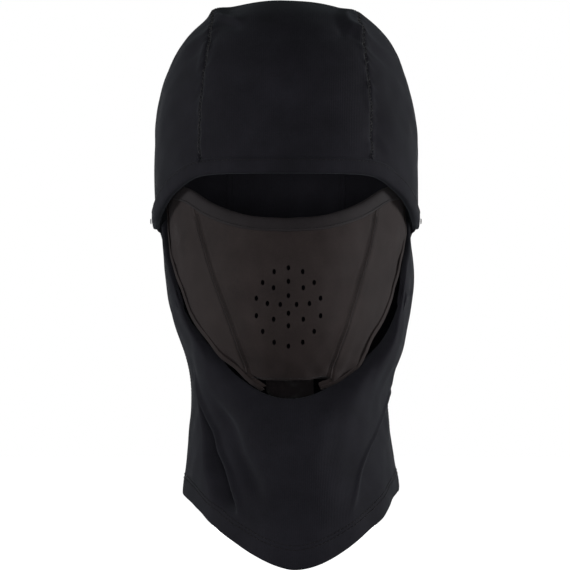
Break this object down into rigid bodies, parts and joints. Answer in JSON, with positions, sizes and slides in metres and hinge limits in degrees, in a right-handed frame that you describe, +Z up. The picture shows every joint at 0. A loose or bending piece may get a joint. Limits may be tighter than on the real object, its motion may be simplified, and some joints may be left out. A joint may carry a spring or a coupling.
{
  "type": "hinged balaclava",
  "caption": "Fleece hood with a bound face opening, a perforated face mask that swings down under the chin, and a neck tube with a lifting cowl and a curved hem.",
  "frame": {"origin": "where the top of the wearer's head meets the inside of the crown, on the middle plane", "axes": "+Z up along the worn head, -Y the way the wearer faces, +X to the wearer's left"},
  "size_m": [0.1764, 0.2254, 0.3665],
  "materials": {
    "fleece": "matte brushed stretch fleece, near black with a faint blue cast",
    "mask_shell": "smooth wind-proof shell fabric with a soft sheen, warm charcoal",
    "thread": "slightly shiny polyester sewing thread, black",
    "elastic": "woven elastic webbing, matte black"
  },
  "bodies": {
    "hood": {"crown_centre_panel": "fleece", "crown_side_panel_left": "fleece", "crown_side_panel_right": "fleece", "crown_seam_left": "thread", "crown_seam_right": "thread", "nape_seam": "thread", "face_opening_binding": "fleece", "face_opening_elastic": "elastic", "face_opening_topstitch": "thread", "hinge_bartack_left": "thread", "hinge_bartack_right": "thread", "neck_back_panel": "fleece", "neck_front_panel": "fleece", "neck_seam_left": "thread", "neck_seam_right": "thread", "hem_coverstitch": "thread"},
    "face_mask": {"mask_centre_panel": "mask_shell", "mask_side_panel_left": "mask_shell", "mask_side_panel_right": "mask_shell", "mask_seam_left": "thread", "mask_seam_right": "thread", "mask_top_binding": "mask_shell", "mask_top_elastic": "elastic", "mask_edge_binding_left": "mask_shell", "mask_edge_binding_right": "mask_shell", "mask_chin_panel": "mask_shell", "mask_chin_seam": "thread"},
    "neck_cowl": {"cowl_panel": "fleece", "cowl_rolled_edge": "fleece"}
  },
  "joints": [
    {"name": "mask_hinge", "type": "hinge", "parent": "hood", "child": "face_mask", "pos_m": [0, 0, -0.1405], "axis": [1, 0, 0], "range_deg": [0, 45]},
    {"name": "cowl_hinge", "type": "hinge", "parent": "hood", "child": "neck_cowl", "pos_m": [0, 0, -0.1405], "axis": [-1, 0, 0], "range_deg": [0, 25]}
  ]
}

▬▬▬▬▬▬

**Your goal:**
Copy out the data shown above without altering anything.

**Solution to the exercise:**
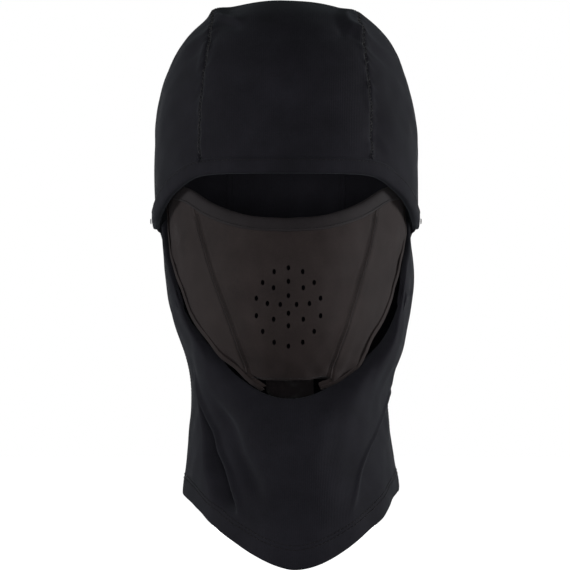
Break this object down into rigid bodies, parts and joints. Answer in JSON, with positions, sizes and slides in metres and hinge limits in degrees, in a right-handed frame that you describe, +Z up. The picture shows every joint at 0. A loose or bending piece may get a joint. Limits may be tighter than on the real object, its motion may be simplified, and some joints may be left out. A joint may carry a spring or a coupling.
{
  "type": "hinged balaclava",
  "caption": "Fleece hood with a bound face opening, a perforated face mask that swings down under the chin, and a neck tube with a lifting cowl and a curved hem.",
  "frame": {"origin": "where the top of the wearer's head meets the inside of the crown, on the middle plane", "axes": "+Z up along the worn head, -Y the way the wearer faces, +X to the wearer's left"},
  "size_m": [0.1764, 0.2254, 0.3665],
  "materials": {
    "fleece": "matte brushed stretch fleece, near black with a faint blue cast",
    "mask_shell": "smooth wind-proof shell fabric with a soft sheen, warm charcoal",
    "thread": "slightly shiny polyester sewing thread, black",
    "elastic": "woven elastic webbing, matte black"
  },
  "bodies": {
    "hood": {"crown_centre_panel": "fleece", "crown_side_panel_left": "fleece", "crown_side_panel_right": "fleece", "crown_seam_left": "thread", "crown_seam_right": "thread", "nape_seam": "thread", "face_opening_binding": "fleece", "face_opening_elastic": "elastic", "face_opening_topstitch": "thread", "hinge_bartack_left": "thread", "hinge_bartack_right": "thread", "neck_back_panel": "fleece", "neck_front_panel": "fleece", "neck_seam_left": "thread", "neck_seam_right": "thread", "hem_coverstitch": "thread"},
    "face_mask": {"mask_centre_panel": "mask_shell", "mask_side_panel_left": "mask_shell", "mask_side_panel_right": "mask_shell", "mask_seam_left": "thread", "mask_seam_right": "thread", "mask_top_binding": "mask_shell", "mask_top_elastic": "elastic", "mask_edge_binding_left": "mask_shell", "mask_edge_binding_right": "mask_shell", "mask_chin_panel": "mask_shell", "mask_chin_seam": "thread"},
    "neck_cowl": {"cowl_panel": "fleece", "cowl_rolled_edge": "fleece"}
  },
  "joints": [
    {"name": "mask_hinge", "type": "hinge", "parent": "hood", "child": "face_mask", "pos_m": [0, 0, -0.1405], "axis": [1, 0, 0], "range_deg": [0, 45]},
    {"name": "cowl_hinge", "type": "hinge", "parent": "hood", "child": "neck_cowl", "pos_m": [0, 0, -0.1405], "axis": [-1, 0, 0], "range_deg": [0, 25]}
  ]
}